**Short task**.
Repeat, please, only the lines from the top of the data down to the line with "edges and corners."; include both of those lines.

--- start Collected data ---

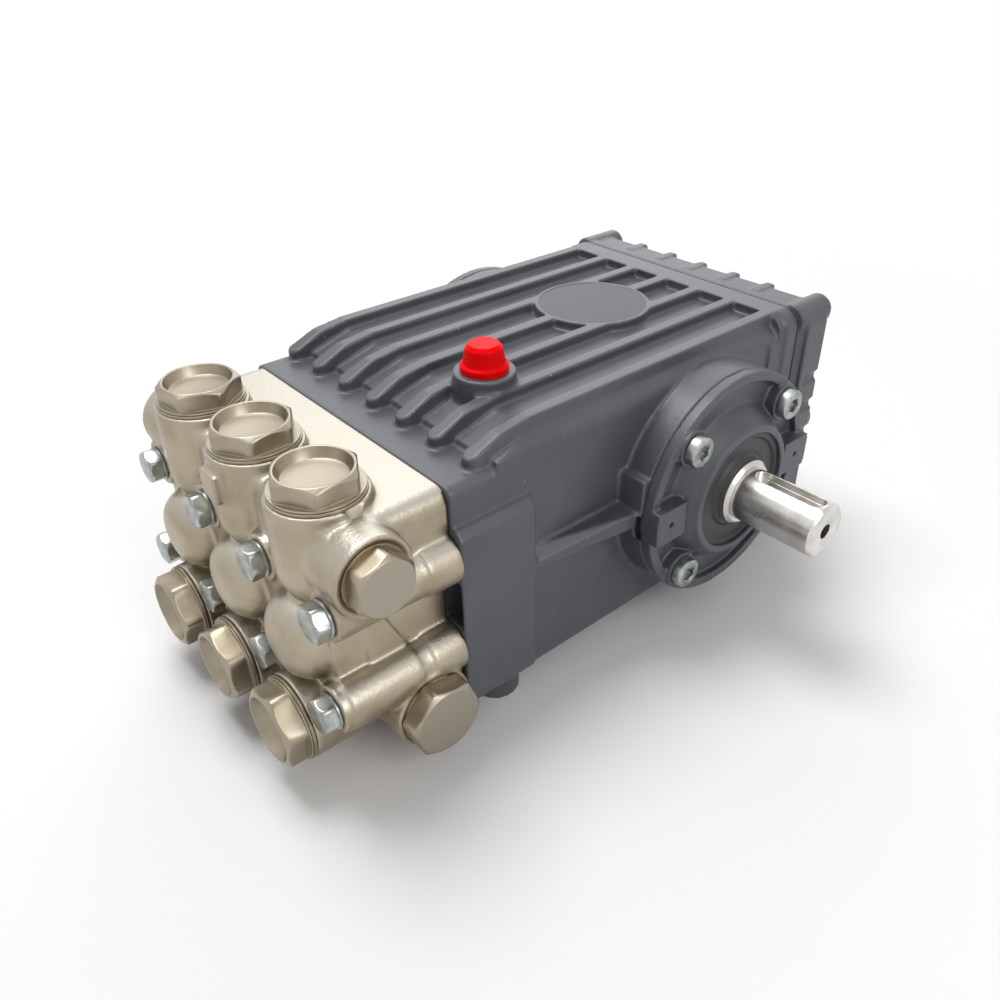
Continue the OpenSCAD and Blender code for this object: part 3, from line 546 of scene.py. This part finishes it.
def shaved(points):
    """Pull the skin in to round forms at the block's upper edges and corners.

    A round form is a point on its axis, the number of that axis and its radius. Each point
    of a region that lies outside all of the region's forms goes to the nearest one.
    """
    x, y, z = np.abs(points[:, 0]), points[:, 1], points[:, 2]
    long_edge = (x > round_x) & (z > round_z) & (y > valve_y)
    front_edge = (x > valve_pad_clear) & (x < corner_x) & (z > round_z) & (y < round_y)
    corner = (x >= corner_x) & (z > bolt_upper_z + bolt_boss_r) & (y <= valve_y)
    for region, rounds in (
        (long_edge, [*side_rounds, delivery_round]),
        (front_edge, [front_round, *valve_rounds]),
        (corner, [delivery_round, *valve_rounds]),
    ):
        part = points[region]
        gaps, moves = [], []
        for middle, axis, radius in rounds:
            reach = part - np.array(middle)
            reach[:, axis] = 0
            length = np.linalg.norm(reach, axis=1)
            gaps.append(length - radius)
            moves.append(reach * (1 - radius / length)[:, None])
        nearest = np.argmin(gaps, axis=0)
        rows = np.arange(len(part))
        gap, move = np.array(gaps)[nearest, rows], np.array(moves)[nearest, rows]
        points[region] = part - np.where((gap > 0)[:, None], move, 0)
    return points


manifold = cast_skin(
    "manifold", manifold_voxel, manifold_soften, manifold_fill, manifold_triangles, cuts, domes, shaved
)
dress(manifold, nickel, "pump_body")
for tool in cuts + kept + domes:
    bpy.data.objects.remove(tool)

# Valve caps, their washers and the gallery plugs, turned from hexagon brass bar and plated.
# They are screwed in against flat rings. The delivery caps have a flat recess on top, the
# suction caps a cone in front, and wear has rounded their corners a little.
turned_dark = (0.28, 0.235, 0.17, 1)
turned_light = (0.39, 0.34, 0.26, 1)
turned_painted_top_light = (0.37, 0.33, 0.265, 1)
turned_cloud = 12 * mm
turned_grain = 0.6 * mm
turned_depth = 0.03 * mm
turned_edge = 0.6 * mm
turned_sides = 120
ring_names = ("delivery_washer", "delivery_plug_ring", "suction_washer", "suction_plug_ring")
washer_top = 122.6 * mm
suction_washer_front = -153.6 * mm
cap_flats = 29 * mm
cap_foot_r = 17 * mm
cap_foot = 0.8 * mm
cap_worn = 0.3 * mm
chamfer_h = 1.6 * mm
chamfer_steps = 6
corner_share = 0.563
face_share = 0.485
delivery_cap_h = 8 * mm
delivery_turns = (38, 61, 60)
delivery_hollow = {"mouth": 13.2 * mm, "floor": 11.8 * mm, "depth": 4.2 * mm}
suction_cap_h = 9.4 * mm
suction_turns = (36, 67, 47)
suction_hollow = {"mouth": 13.3 * mm, "floor": 9.5 * mm, "depth": 8 * mm}
plug_h = 8.2 * mm
plug_shank = 12 * mm
plug_sizes = {
    "delivery_plug": {
        "place": (75.5 * mm, valve_y, delivery_z), "flats": 21.8 * mm, "shank": 9.1 * mm, "turn": 52,
    },
    "suction_plug": {
        "place": (77 * mm, gallery_y, suction_z), "flats": 28.2 * mm, "shank": 11.9 * mm, "turn": 19,
    },
}


def hexagon_head(flats, height, foot):
    """Outline of a hexagon head above a round foot: full corners, then a chamfer up to a round face."""
    corner = corner_share * flats
    face = face_share * flats
    rings = [(corner, foot), (corner, height - chamfer_h)]
    for step in range(1, chamfer_steps + 1):
        share = step / chamfer_steps
        rings.append((corner + (face - corner) * share, height - chamfer_h * (1 - share)))
    return rings


def cap_profile(height, hollow):
    """Outline of a cap: a round foot, the hexagon head and the hollow, with small worn edges."""
    mouth, floor_r, bottom = hollow["mouth"], hollow["floor"], height - hollow["depth"]
    foot = [(cap_foot_r - 0.2 * mm, 0), (cap_foot_r, 0.15 * mm), (cap_foot_r, cap_foot)]
    mouth_edge = [
        (mouth + 0.35 * mm, height), (mouth + 0.05 * mm, height - 0.1 * mm),
        (mouth - 0.05 * mm, height - 0.4 * mm),
    ]
    floor_edge = [
        (floor_r + 0.15 * mm, bottom + 0.6 * mm), (floor_r - 0.15 * mm, bottom + 0.15 * mm),
        (floor_r - 0.7 * mm, bottom),
    ]
    return foot + hexagon_head(cap_flats, height, cap_foot) + mouth_edge + floor_edge


def coat(name, finish):
    """Give a CAD node its material."""
    nodes[name].data.materials.clear()
    nodes[name].data.materials.append(finish.owner)


turned = finish_of("plated turned brass")
cloud = turned.noise(turned_cloud, 4)
side_colour = turned.mix(cloud.between(*patchy), turned_dark, turned_light)
turned.paint(
    # Faces turned toward the piece's own +Z, the top of a ring and the outward end of a cap or plug, get a
    # paler colour: painted top light.
    Base_Color=turned.mix(turned.facing_up(*painted_light_normal_span), side_colour, turned_painted_top_light),
    Metallic=1,
    Roughness=0.3 + 0.14 * cloud,
    Normal=turned.bump(turned.noise(turned_grain, 2), turned_depth, turned_edge),
)
for name in nodes:
    if name.startswith(ring_names):
        coat(name, turned)
for number, middle_x in enumerate(plunger_places, start=1):
    delivery_place = (middle_x, valve_y, washer_top)
    suction_place = (middle_x, suction_washer_front, suction_z)
    for kind, place, outward, height, hollow, turns in (
        ("delivery", delivery_place, (0, 0, 1), delivery_cap_h, delivery_hollow, delivery_turns),
        ("suction", suction_place, (0, -1, 0), suction_cap_h, suction_hollow, suction_turns),
    ):
        name = f"{kind}_cap_turned_{number}"
        profile = cap_profile(height, hollow)
        mesh = lathe(name, profile, cap_flats, cap_worn, round_rings=3, sides=turned_sides)
        cap = stand(name, mesh, place, outward, math.radians(turns[number - 1]))
        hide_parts(f"{kind}_cap_{number}")
        dress(cap, turned, "pump_body")
for node, sizes in plug_sizes.items():
    shank = [(sizes["shank"], -plug_shank), (sizes["shank"], 0)]
    profile = shank + hexagon_head(sizes["flats"], plug_h, 0)
    name = node + "_turned"
    mesh = lathe(name, profile, sizes["flats"], cap_worn, round_rings=2, sides=turned_sides)
    plug = stand(name, mesh, sizes["place"], (1, 0, 0), math.radians(sizes["turn"]))
    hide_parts(node)
    dress(plug, turned, "pump_body")

# Manifold bolts, eight zinc-plated M8 hexagon heads on spring washers, screwed through the
# manifold into the crankcase. The upper four and the lower four sit on seats of different height.
bolt_rows = ((bolt_upper_z, seat_upper_y), (bolt_lower_z, seat_lower_y))
bolt_turns = ((5, 48, 25, 40), (15, 33, 8, 20))
head_flats = 13 * mm
head_corner = head_flats / math.sqrt(3)
head_height = 5.3 * mm
head_profile = (
    (head_corner - 0.3 * mm, 0), (head_corner, 0.3 * mm), (head_corner, head_height - 0.9 * mm),
    (head_corner - 0.45 * mm, head_height - 0.5 * mm), (head_corner - 0.9 * mm, head_height - 0.15 * mm),
    (head_corner - 1.3 * mm, head_height),
)
washer_height = 1.2 * mm
washer_profile = (
    (7 * mm, 0), (7.3 * mm, 0.2 * mm), (7.3 * mm, washer_height - 0.2 * mm), (7 * mm, washer_height),
)

for row, (bolt_z, seat_y) in enumerate(bolt_rows):
    for column in range(4):
        number = row * 4 + column + 1
        place = Vector(((column - 1.5) * plunger_pitch, seat_y, bolt_z))
        turn = math.radians(bolt_turns[row][column])
        washer_name = f"manifold_bolt_washer_{number}"
        washer = stand(washer_name, lathe(washer_name, washer_profile), place, (0, -1, 0))
        dress(washer, zinc, "pump_body")
        bolt_name = f"manifold_bolt_{number}"
        head_place = place - Vector((0, washer_height, 0))
        head = lathe(bolt_name, head_profile, flats=head_flats)
        bolt = stand(bolt_name, head, head_place, (0, -1, 0), turn)
        dress(bolt, zinc, "pump_body")

# Drive shaft, one piece with the crankshaft, ground and polished steel with the fine rings of
# the grinding wheel. It turns in the bearing cover and drives by the key in its milled keyway.
steel_dark = (0.55, 0.53, 0.5, 1)
steel_light = (0.72, 0.7, 0.67, 1)
haze_size = 9 * mm
ring_size = 0.4 * mm
ring_stretch = (1, 0.02, 0.02)
ring_depth = 0.01 * mm
steel_edge = 0.4 * mm

steel = finish_of("ground steel")
rings = steel.noise(ring_size, 2, ring_stretch)
haze = steel.noise(haze_size, 3)
steel.paint(
    Base_Color=steel.mix(haze.between(*patchy), steel_dark, steel_light),
    Metallic=1,
    Roughness=0.2 + 0.12 * haze,
    Normal=steel.bump(rings, ring_depth, steel_edge),
)
coat("crankshaft", steel)

# Rear gasket, a thin sheet held between the crankcase and the rear cover.
# Its edge was painted over together with the two castings.
coat("rear_gasket", case_paint)

# Shaft seal, black rubber with a dull moulded skin.
# It is pressed into the bearing cover round the shaft.
rubber_dark = (0.017, 0.017, 0.02, 1)
rubber_light = (0.042, 0.042, 0.047, 1)
bloom_size = 6 * mm
rubber_grain = 0.7 * mm
rubber_depth = 0.02 * mm
rubber_edge = 0.4 * mm

rubber = finish_of("black rubber")
bloom = rubber.noise(bloom_size, 3)
rubber.paint(
    Base_Color=rubber.mix(bloom, rubber_dark, rubber_light),
    Roughness=0.35 + 0.2 * bloom,
    Normal=rubber.bump(rubber.noise(rubber_grain, 2), rubber_depth, rubber_edge),
)
coat("shaft_seal", rubber)

# Oil filler plug, moulded in bright red plastic.
# It is pushed into its boss on top of the crankcase by hand.
red_dark = (0.96, 0.001, 0.003, 1)
red_light = (1, 0.002, 0.005, 1)
red_gloss = 0.06
flow_size = 4 * mm
red_grain = 0.9 * mm
red_depth = 0.02 * mm
red_edge = 0.7 * mm

red = finish_of("red plastic")
flow = red.noise(flow_size, 2)
red.paint(
    Base_Color=red.mix(flow, red_dark, red_light),
    Specular_IOR_Level=red_gloss,
    Roughness=0.3 + 0.1 * flow,
    Normal=red.bump(red.noise(red_grain, 2), red_depth, red_edge),
)
coat("oil_filler_plug", red)

# Round plate on top of the crankcase, a thin dark brushed metal disc.
# It is stuck into its shallow recess and left bare.
plate_dark = (0.045, 0.048, 0.06, 1)
plate_light = (0.065, 0.07, 0.084, 1)
plate_metal = 0.2
brush_size = 0.8 * mm
brush_stretch = (0.05, 1, 1)
brush_depth = 0.01 * mm

plate = finish_of("plate")
brushed = plate.noise(brush_size, 2, brush_stretch)
plate.paint(
    Base_Color=plate.mix(brushed, plate_dark, plate_light),
    Metallic=plate_metal,
    Roughness=0.42 + 0.12 * brushed,
    Normal=plate.bump(brushed, brush_depth),
)
coat("badge_plate", plate)

# Oil level window in the rear cover, glossy amber plastic.
# It is pressed into a round boss.
amber_dark = (0.5, 0.33, 0.08, 1)
amber_light = (0.62, 0.45, 0.14, 1)
swirl_size = 8 * mm

amber = finish_of("amber window")
swirl = amber.noise(swirl_size, 2)
amber.paint(Base_Color=amber.mix(swirl, amber_dark, amber_light), Roughness=0.08 + 0.05 * swirl)
coat("oil_sight_glass", amber)

# Oil drain plug, a hexagon plug in zinc-plated steel like the screws.
# It is screwed into the rear cover, low down.
coat("drain_plug", zinc)

# Floor, a matt white sheet that holds the pump's shadow.
# It lies just where the feet stand, and it fades into the white surround.
floor_half = 3
floor_colour = (0.95, 0.95, 0.95, 1)
fade_from = 0.22
fade_to = 0.6

floor_white = finish_of("white floor")
floor_white.paint(Base_Color=floor_colour, Roughness=0.9, Specular_IOR_Level=0.1)
spot = floor_white.node("TexCoord", output=3)
reach = floor_white.node("VectorMath", {"operation": "LENGTH"}, {0: spot}, output=1)
clear = floor_white.node("BsdfTransparent")
sheet = Wire(floor_white, floor_white.tree.nodes["Principled BSDF"].outputs[0])
faded = floor_white.node("MixShader", None, {0: reach.between(fade_from, fade_to), 1: sheet, 2: clear})
floor_white.feed(floor_white.tree.nodes["Material Output"].inputs["Surface"], faded)
floor_form = bmesh.new()
bmesh.ops.create_grid(floor_form, x_segments=1, y_segments=1, size=floor_half)
floor_mesh = bpy.data.meshes.new("floor")
floor_form.to_mesh(floor_mesh)
floor_form.free()
floor = bpy.data.objects.new("floor", floor_mesh)
floor_mesh.materials.append(floor_white.owner)
bpy.context.scene.collection.objects.link(floor)

# Studio, a white surround that lights the pump softly.
# It shows full white where it is seen directly, mirrored or through something clear.
surround_light = 0.35

world = bpy.data.worlds.new("studio")
bpy.context.scene.world = world
studio = Finish(world)
path = studio.node("LightPath").socket.node
seen = Wire(studio, path.outputs["Is Camera Ray"])
mirrored = Wire(studio, path.outputs["Is Glossy Ray"])
through = Wire(studio, path.outputs["Is Transmission Ray"])
backdrop = studio.tree.nodes["Background"]
studio.feed(backdrop.inputs["Color"], (1, 1, 1, 1))
studio.feed(
    backdrop.inputs["Strength"], surround_light + (1 - surround_light) * (seen + mirrored + through)
)

# Lamps, soft round boxes. A small one high up puts the bright edges on round forms, a wide
# one behind shines on the level faces, and a weaker one lights the drive side.
lamps = (
    ("high lamp", (-0.3, -0.12, 1.1), 0.6, 7.5),
    ("back lamp", (-0.85, 0.75, 0.8), 1.2, 4.8),
    ("side lamp", (1.1, 0, 0.8), 0.7, 4.5),
)
lamp_target = Vector((0, 0, 0.06))

for name, place, size, power in lamps:
    lamp_data = bpy.data.lights.new(name, "AREA")
    lamp_data.shape = "DISK"
    lamp_data.size = size
    lamp_data.energy = power
    lamp = bpy.data.objects.new(name, lamp_data)
    lamp.location = place
    lamp.rotation_mode = "QUATERNION"
    lamp.rotation_quaternion = (lamp_target - Vector(place)).to_track_quat("-Z", "Y")
    bpy.context.scene.collection.objects.link(lamp)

--- end Collected data ---

**Answer below**.
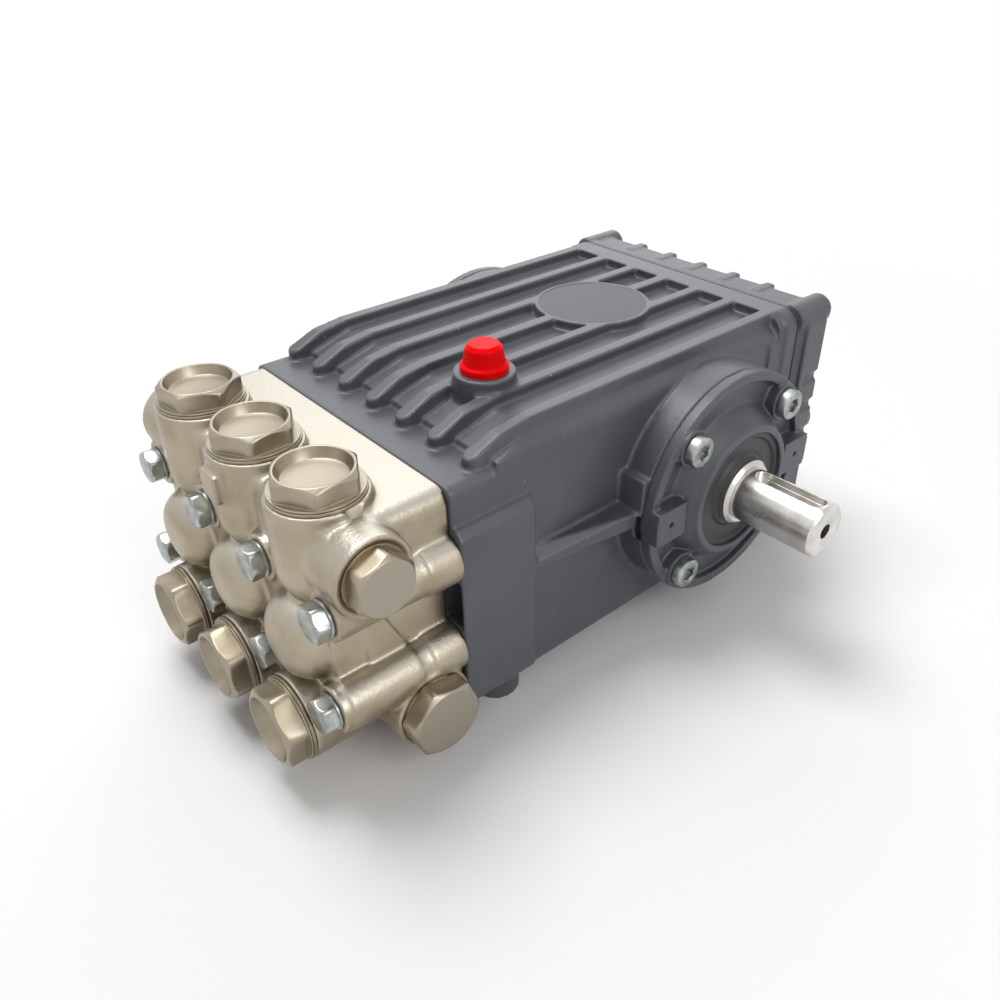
Continue the OpenSCAD and Blender code for this object: part 3, from line 546 of scene.py. This part finishes it.
def shaved(points):
    """Pull the skin in to round forms at the block's upper edges and corners.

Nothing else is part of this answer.